* AIM OF THE TASK:
Your task is to write out the complete listing exactly as it is shown.
:: SOURCE DATA ::
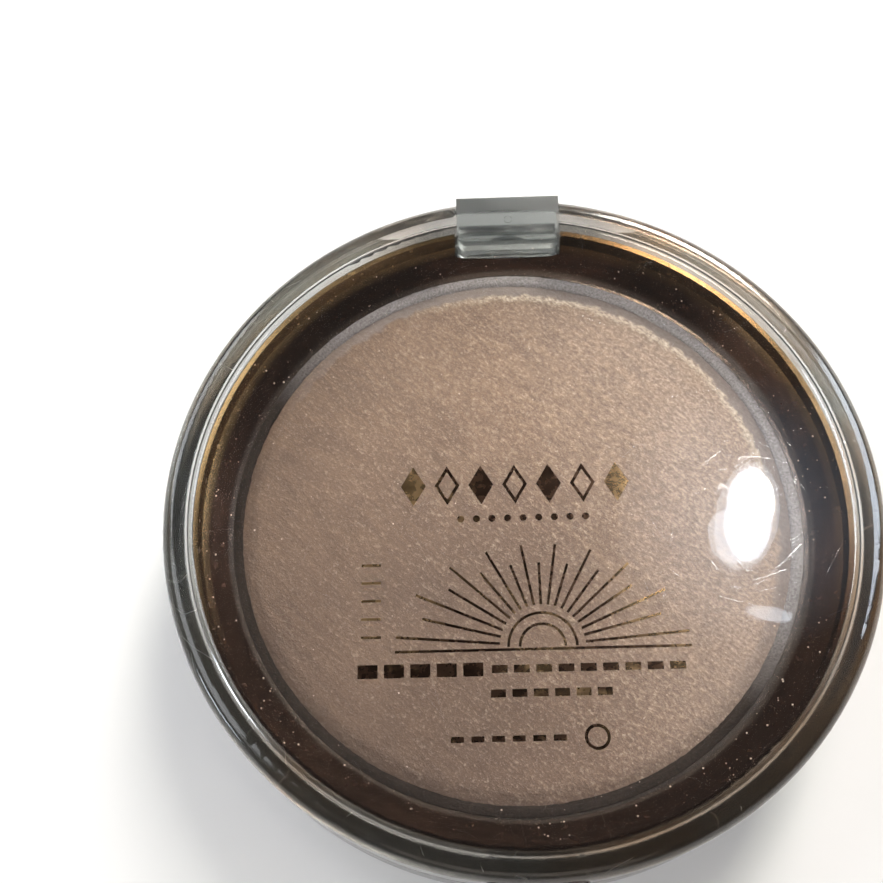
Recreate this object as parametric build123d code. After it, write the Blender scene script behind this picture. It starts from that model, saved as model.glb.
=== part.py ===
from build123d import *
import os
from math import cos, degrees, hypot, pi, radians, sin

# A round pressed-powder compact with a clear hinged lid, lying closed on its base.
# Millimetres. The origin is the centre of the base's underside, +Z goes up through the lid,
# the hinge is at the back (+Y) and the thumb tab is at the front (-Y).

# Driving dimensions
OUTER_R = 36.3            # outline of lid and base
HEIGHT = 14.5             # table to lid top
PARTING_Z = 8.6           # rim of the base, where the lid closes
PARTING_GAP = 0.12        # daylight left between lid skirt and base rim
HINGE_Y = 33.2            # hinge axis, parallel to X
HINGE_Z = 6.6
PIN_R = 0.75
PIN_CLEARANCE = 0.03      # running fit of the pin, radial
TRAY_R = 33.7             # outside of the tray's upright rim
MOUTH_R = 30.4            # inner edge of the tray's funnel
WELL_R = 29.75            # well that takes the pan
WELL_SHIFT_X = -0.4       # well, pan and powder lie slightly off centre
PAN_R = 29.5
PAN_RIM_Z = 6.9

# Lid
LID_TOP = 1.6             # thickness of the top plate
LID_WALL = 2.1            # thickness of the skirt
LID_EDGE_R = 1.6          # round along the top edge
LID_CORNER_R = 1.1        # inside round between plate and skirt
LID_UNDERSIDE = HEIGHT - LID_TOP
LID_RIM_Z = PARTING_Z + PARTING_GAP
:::
* SOLUTION TO THIS TASK:
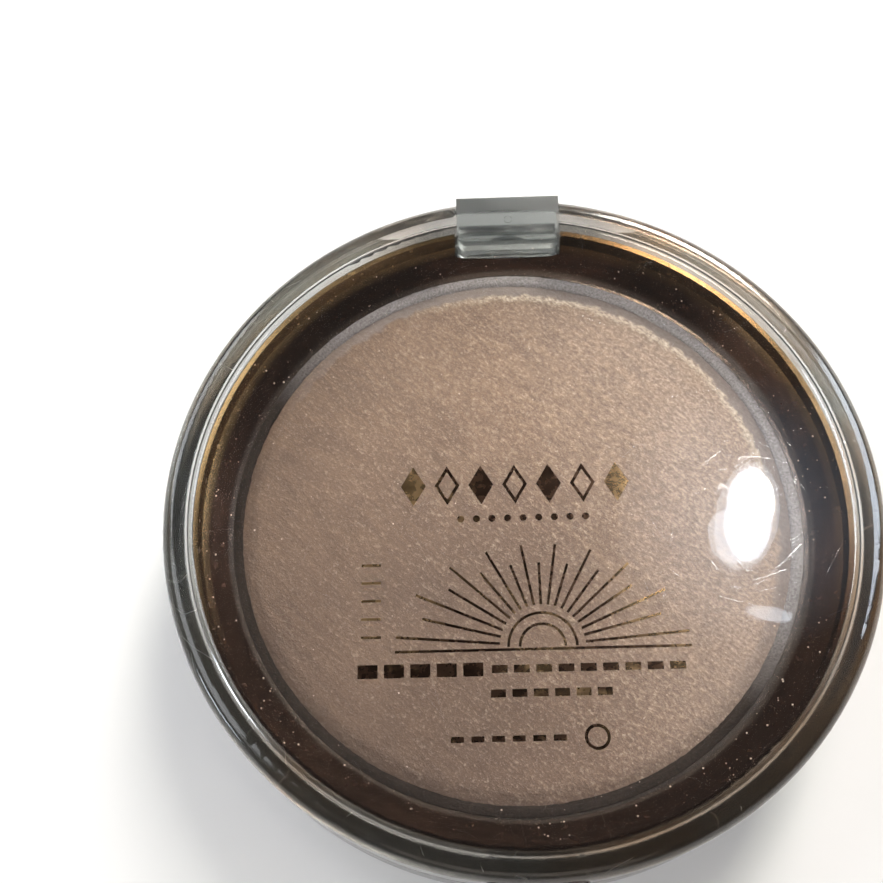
Recreate this object as parametric build123d code. After it, write the Blender scene script behind this picture. It starts from that model, saved as model.glb.
=== part.py ===
from build123d import *
import os
from math import cos, degrees, hypot, pi, radians, sin

# A round pressed-powder compact with a clear hinged lid, lying closed on its base.
# Millimetres. The origin is the centre of the base's underside, +Z goes up through the lid,
# the hinge is at the back (+Y) and the thumb tab is at the front (-Y).

# Driving dimensions
OUTER_R = 36.3            # outline of lid and base
HEIGHT = 14.5             # table to lid top
PARTING_Z = 8.6           # rim of the base, where the lid closes
PARTING_GAP = 0.12        # daylight left between lid skirt and base rim
HINGE_Y = 33.2            # hinge axis, parallel to X
HINGE_Z = 6.6
PIN_R = 0.75
PIN_CLEARANCE = 0.03      # running fit of the pin, radial
TRAY_R = 33.7             # outside of the tray's upright rim
MOUTH_R = 30.4            # inner edge of the tray's funnel
WELL_R = 29.75            # well that takes the pan
WELL_SHIFT_X = -0.4       # well, pan and powder lie slightly off centre
PAN_R = 29.5
PAN_RIM_Z = 6.9

# Lid
LID_TOP = 1.6             # thickness of the top plate
LID_WALL = 2.1            # thickness of the skirt
LID_EDGE_R = 1.6          # round along the top edge
LID_CORNER_R = 1.1        # inside round between plate and skirt
LID_UNDERSIDE = HEIGHT - LID_TOP
LID_RIM_Z = PARTING_Z + PARTING_GAP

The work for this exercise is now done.